• **Work instructions**
Pick out the lines below that contain the string "import" and copy them all.

## START Data extract

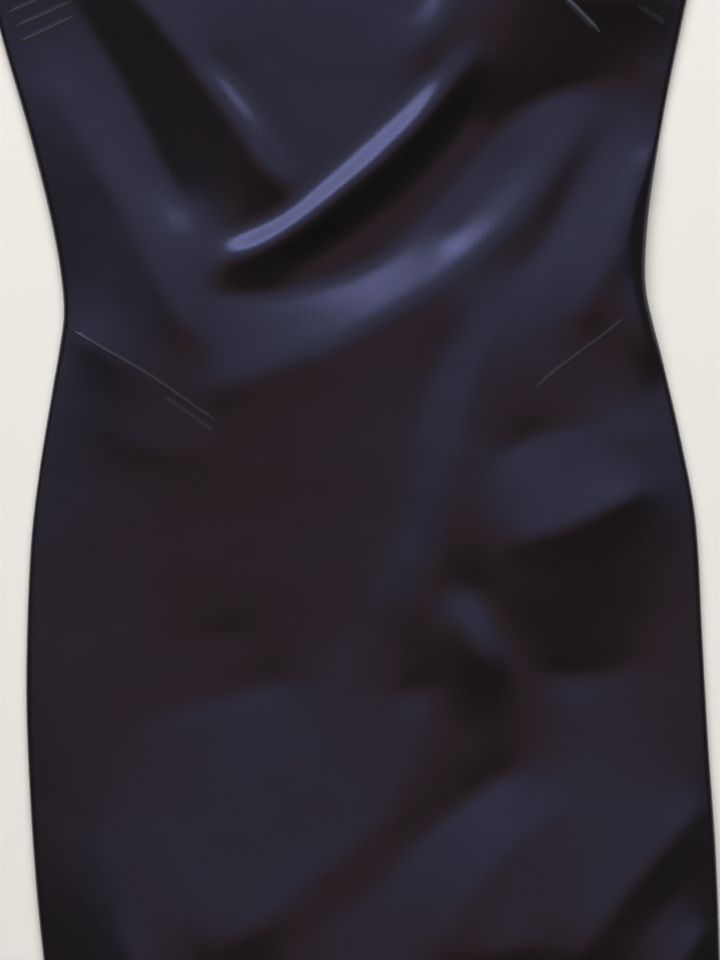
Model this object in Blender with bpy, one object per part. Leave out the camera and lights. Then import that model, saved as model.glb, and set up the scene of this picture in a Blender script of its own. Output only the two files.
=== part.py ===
"""A sheath dress laid flat, face up: front, two back halves, stitched darts and tucks, and a back zip.

The scene is in metres: +X runs to the right of the front as it is seen, +Y from the hem to the neck
and +Z up from the surface that the dress lies on. The tables are in millimetres. In them "up" is
measured along the dress from the waist, "across" from its centre line, and "height" is that of the
front's inner side above the side seams.
"""

import bmesh
import bpy
import numpy as np
from mathutils import Vector
from mathutils.bvhtree import BVHTree

MM = 0.001

# Along the dress, from the waist.
HEM = -570.0
UNDERARM = 220.0
SHOULDER_TIP_UP = 408.0
NECK_POINT_UP = 430.0
FRONT_NECK_UP = 320.0
BACK_NECK_UP = 400.0
ORIGIN_UP = (HEM + NECK_POINT_UP) / 2

# Across the dress, from the centre line.
NECK_HALF = 95.0
SHOULDER_HALF = 172.0
UNDERARM_HALF = 235.0
ARMHOLE_HALF = 158.0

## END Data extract

• **Reply to the exercise**
Model this object in Blender with bpy, one object per part. Leave out the camera and lights. Then import that model, saved as model.glb, and set up the scene of this picture in a Blender script of its own. Output only the two files.
import bmesh
import bpy
import numpy as np
from mathutils import Vector
from mathutils.bvhtree import BVHTree